*What the task asks:* Return only the stretch of the material below that begins with the line containing "What FreeCAD Python" and ends with the line containing "CARD_THICKNESS = 0.5", exactly; both of those lines belong to it.
▬▬▬▬▬▬▬▬▬▬
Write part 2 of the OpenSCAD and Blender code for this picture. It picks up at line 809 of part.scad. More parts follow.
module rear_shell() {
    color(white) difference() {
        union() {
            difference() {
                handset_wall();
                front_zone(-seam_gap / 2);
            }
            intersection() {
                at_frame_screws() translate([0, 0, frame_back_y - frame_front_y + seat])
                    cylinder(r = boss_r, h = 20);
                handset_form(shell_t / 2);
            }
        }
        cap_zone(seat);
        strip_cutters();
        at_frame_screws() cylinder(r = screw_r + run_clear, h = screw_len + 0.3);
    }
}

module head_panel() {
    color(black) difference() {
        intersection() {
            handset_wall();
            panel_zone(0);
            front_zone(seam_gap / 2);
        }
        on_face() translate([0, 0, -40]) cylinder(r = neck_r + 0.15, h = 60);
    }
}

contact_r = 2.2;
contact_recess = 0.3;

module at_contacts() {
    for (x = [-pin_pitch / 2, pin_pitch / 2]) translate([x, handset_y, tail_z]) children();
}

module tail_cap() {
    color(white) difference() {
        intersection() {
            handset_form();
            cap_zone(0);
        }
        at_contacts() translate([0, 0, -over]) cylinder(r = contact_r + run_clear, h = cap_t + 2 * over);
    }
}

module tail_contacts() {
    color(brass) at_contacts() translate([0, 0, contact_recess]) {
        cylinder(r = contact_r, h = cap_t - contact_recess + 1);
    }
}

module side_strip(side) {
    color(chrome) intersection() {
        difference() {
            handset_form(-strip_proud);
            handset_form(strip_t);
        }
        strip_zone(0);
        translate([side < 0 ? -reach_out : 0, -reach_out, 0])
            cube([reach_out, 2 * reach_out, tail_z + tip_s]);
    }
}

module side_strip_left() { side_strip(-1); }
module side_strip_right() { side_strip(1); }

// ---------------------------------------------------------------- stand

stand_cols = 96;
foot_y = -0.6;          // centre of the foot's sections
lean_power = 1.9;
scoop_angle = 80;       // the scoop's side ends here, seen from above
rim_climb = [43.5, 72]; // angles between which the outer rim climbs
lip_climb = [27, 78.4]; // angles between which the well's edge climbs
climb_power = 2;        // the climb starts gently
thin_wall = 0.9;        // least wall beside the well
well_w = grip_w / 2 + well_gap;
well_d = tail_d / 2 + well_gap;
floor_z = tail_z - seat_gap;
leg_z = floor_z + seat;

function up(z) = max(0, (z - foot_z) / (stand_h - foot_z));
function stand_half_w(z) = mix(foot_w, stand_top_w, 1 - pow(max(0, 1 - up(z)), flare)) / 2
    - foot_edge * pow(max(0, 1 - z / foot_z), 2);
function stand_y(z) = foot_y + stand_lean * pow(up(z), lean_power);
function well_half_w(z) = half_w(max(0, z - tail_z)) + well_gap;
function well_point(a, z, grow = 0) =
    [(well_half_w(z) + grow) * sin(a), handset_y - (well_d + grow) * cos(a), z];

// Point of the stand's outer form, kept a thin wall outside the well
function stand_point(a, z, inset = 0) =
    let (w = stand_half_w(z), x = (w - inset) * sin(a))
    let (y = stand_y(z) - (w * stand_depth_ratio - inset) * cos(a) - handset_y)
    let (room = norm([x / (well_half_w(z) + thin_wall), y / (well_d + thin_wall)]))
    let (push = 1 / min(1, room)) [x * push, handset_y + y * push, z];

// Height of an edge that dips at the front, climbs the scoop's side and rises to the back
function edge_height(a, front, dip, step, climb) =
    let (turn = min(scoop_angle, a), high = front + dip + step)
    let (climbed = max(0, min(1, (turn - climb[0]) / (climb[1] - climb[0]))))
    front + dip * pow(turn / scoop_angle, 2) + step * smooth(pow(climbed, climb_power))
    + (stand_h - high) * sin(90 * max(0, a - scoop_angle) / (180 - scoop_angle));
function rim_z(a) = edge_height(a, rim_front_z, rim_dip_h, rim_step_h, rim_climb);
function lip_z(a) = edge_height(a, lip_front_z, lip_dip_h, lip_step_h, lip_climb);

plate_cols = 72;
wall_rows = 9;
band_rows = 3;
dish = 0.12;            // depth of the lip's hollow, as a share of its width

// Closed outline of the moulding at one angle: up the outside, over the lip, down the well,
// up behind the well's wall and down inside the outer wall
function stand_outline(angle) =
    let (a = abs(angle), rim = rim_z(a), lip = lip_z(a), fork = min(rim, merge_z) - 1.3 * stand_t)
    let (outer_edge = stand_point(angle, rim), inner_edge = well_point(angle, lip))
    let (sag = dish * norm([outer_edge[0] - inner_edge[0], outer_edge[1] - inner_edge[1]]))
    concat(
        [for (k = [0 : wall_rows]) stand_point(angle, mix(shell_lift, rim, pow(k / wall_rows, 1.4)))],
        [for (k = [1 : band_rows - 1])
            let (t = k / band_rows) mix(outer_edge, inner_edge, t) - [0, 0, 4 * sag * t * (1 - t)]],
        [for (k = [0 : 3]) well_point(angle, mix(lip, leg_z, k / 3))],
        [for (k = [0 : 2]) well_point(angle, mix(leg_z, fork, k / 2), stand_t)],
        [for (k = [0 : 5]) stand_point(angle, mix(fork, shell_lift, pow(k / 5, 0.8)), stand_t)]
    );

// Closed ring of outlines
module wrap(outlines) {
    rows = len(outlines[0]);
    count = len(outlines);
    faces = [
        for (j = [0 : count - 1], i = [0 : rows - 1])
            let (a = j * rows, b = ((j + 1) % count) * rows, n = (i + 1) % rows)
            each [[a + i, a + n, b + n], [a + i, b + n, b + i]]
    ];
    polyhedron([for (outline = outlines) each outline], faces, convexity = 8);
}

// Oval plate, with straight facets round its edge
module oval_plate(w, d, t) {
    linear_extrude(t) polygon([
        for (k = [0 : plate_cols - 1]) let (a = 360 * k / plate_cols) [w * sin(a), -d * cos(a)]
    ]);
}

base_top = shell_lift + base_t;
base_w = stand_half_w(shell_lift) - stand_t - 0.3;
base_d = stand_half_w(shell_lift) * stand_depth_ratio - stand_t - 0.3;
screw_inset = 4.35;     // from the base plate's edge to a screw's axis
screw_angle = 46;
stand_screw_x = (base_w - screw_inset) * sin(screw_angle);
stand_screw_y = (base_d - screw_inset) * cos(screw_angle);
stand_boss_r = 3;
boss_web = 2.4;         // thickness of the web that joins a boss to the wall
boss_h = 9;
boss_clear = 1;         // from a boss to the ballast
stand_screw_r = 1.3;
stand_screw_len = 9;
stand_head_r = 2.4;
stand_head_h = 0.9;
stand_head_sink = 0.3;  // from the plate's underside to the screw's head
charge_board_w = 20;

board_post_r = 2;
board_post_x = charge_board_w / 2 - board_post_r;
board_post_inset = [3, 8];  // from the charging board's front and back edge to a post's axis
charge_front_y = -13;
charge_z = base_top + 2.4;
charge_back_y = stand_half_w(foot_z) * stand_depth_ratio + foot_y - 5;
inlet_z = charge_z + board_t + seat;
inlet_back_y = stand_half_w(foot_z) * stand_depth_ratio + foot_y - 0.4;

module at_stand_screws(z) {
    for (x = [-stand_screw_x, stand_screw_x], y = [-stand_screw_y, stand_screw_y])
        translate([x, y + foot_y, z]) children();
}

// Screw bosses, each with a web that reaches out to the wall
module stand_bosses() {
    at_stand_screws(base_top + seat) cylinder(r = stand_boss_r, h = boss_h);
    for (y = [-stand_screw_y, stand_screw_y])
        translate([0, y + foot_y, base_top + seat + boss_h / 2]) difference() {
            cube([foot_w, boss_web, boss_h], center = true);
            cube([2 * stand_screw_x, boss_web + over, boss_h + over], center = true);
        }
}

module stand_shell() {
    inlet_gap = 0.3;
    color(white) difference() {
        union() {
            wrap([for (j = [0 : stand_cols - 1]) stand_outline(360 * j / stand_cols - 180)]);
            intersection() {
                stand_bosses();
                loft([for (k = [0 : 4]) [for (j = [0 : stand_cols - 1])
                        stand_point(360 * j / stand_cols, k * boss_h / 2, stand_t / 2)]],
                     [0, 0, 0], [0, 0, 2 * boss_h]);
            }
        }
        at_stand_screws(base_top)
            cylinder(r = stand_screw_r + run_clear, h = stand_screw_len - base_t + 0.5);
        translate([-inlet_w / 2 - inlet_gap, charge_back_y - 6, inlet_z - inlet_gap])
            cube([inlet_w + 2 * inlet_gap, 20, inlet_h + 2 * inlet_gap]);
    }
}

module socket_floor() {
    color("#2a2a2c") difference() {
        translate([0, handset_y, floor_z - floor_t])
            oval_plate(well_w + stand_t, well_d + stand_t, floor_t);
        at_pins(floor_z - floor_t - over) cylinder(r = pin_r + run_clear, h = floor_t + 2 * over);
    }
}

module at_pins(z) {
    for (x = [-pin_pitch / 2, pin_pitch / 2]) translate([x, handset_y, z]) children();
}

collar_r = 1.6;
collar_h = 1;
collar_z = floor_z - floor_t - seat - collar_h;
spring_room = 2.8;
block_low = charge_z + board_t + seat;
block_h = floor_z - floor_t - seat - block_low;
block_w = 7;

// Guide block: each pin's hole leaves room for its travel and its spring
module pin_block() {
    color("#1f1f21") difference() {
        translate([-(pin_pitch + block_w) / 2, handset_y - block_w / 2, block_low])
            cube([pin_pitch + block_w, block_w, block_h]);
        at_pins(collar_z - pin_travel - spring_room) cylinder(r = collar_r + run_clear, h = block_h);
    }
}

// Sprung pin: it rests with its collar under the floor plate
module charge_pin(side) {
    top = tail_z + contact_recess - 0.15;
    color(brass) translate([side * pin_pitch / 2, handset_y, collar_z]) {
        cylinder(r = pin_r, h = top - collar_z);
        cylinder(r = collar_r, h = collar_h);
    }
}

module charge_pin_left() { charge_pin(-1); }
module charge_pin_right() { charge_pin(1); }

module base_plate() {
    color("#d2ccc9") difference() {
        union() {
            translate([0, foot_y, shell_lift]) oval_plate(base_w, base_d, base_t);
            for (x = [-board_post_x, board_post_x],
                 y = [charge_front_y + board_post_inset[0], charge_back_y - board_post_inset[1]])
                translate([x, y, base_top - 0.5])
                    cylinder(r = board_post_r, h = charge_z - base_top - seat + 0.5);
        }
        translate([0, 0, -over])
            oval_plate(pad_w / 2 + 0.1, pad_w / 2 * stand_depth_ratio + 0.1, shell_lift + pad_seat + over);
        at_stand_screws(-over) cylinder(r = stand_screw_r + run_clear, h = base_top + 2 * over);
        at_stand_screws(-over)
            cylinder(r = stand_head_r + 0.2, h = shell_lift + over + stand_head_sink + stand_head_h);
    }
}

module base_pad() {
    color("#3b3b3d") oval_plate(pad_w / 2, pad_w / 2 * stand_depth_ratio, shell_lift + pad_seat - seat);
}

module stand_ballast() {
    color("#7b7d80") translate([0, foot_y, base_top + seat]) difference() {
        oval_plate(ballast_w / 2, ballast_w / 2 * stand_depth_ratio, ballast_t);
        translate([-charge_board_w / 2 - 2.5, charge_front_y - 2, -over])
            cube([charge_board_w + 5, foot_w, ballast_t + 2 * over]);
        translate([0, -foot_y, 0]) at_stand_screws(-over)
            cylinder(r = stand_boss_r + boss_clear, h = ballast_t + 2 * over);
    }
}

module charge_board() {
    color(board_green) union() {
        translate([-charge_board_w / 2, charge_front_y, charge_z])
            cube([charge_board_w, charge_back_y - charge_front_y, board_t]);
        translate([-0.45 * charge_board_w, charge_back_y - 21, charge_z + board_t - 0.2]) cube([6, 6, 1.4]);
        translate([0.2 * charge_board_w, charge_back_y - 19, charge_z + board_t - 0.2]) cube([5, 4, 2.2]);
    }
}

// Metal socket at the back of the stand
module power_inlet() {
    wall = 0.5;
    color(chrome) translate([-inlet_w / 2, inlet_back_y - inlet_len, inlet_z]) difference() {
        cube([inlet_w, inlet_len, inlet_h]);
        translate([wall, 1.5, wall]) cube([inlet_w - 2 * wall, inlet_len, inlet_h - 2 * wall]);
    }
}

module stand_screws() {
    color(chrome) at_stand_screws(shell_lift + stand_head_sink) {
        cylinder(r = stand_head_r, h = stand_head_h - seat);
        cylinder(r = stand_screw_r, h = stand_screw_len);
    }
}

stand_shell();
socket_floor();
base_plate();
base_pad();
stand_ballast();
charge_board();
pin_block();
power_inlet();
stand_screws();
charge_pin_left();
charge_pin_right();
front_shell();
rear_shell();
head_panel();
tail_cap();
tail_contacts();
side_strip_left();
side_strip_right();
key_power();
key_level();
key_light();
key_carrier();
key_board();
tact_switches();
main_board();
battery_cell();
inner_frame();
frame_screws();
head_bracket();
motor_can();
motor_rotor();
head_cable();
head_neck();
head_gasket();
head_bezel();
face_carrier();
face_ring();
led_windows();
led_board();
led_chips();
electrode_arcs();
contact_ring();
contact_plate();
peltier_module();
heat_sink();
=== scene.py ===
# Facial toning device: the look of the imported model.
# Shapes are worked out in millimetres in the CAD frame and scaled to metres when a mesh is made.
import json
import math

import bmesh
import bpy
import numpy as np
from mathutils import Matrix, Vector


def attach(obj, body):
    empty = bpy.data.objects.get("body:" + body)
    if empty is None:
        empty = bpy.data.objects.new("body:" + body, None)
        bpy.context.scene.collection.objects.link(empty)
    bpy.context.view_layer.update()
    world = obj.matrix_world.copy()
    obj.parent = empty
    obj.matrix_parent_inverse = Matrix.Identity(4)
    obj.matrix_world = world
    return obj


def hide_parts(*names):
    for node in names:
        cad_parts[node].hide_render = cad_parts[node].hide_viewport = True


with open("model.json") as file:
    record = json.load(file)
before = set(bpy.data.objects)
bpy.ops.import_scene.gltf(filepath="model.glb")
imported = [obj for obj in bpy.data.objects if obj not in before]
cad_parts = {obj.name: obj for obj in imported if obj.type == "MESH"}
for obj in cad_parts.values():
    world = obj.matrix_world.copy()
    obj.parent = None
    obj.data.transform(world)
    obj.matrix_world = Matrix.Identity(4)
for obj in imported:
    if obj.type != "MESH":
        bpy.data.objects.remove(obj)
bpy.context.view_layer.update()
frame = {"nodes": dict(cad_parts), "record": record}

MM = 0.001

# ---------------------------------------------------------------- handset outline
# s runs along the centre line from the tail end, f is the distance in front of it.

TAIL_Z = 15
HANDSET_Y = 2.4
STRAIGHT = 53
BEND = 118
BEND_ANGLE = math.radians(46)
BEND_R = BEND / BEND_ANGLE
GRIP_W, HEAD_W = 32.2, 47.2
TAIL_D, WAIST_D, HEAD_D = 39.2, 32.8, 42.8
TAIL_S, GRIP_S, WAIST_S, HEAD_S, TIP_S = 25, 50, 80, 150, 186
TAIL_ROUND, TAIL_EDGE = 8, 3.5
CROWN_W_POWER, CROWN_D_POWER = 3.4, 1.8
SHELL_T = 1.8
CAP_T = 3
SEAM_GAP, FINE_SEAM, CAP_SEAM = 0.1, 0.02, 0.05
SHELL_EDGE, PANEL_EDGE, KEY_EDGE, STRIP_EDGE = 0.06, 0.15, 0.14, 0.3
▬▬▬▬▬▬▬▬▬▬
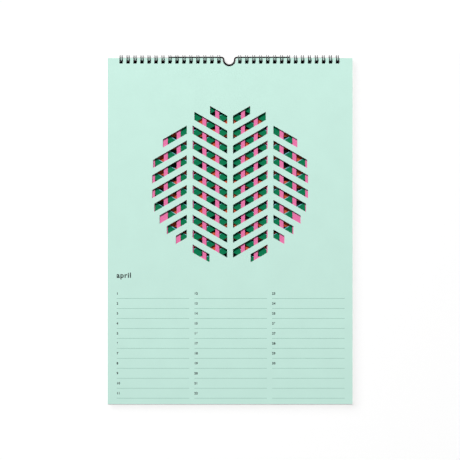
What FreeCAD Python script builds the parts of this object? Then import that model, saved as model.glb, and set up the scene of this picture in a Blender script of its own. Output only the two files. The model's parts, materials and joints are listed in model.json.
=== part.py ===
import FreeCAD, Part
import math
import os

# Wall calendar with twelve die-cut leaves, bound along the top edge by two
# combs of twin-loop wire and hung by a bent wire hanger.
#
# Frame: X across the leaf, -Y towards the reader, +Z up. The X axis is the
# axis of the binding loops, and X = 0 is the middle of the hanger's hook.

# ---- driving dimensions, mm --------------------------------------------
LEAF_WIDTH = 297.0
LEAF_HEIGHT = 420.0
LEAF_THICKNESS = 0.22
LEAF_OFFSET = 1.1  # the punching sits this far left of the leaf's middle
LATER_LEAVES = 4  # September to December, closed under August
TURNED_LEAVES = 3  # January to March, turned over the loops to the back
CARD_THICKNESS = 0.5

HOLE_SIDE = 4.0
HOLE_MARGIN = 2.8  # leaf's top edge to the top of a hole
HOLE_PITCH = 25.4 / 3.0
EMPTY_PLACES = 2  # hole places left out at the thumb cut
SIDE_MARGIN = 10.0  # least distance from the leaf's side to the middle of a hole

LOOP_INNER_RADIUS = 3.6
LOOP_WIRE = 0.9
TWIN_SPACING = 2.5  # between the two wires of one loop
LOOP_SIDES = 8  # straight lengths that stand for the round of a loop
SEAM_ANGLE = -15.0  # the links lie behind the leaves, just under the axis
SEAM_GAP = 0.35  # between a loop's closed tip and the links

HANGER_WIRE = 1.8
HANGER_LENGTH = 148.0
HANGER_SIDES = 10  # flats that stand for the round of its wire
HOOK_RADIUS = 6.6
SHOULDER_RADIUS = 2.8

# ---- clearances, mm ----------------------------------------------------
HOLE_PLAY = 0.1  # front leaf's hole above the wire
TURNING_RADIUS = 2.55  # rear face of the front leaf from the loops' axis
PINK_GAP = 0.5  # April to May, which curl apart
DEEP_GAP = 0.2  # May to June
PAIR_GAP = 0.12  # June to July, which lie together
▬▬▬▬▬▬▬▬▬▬
*The response:*
What FreeCAD Python script builds the parts of this object? Then import that model, saved as model.glb, and set up the scene of this picture in a Blender script of its own. Output only the two files. The model's parts, materials and joints are listed in model.json.
=== part.py ===
import FreeCAD, Part
import math
import os

# Wall calendar with twelve die-cut leaves, bound along the top edge by two
# combs of twin-loop wire and hung by a bent wire hanger.
#
# Frame: X across the leaf, -Y towards the reader, +Z up. The X axis is the
# axis of the binding loops, and X = 0 is the middle of the hanger's hook.

# ---- driving dimensions, mm --------------------------------------------
LEAF_WIDTH = 297.0
LEAF_HEIGHT = 420.0
LEAF_THICKNESS = 0.22
LEAF_OFFSET = 1.1  # the punching sits this far left of the leaf's middle
LATER_LEAVES = 4  # September to December, closed under August
TURNED_LEAVES = 3  # January to March, turned over the loops to the back
CARD_THICKNESS = 0.5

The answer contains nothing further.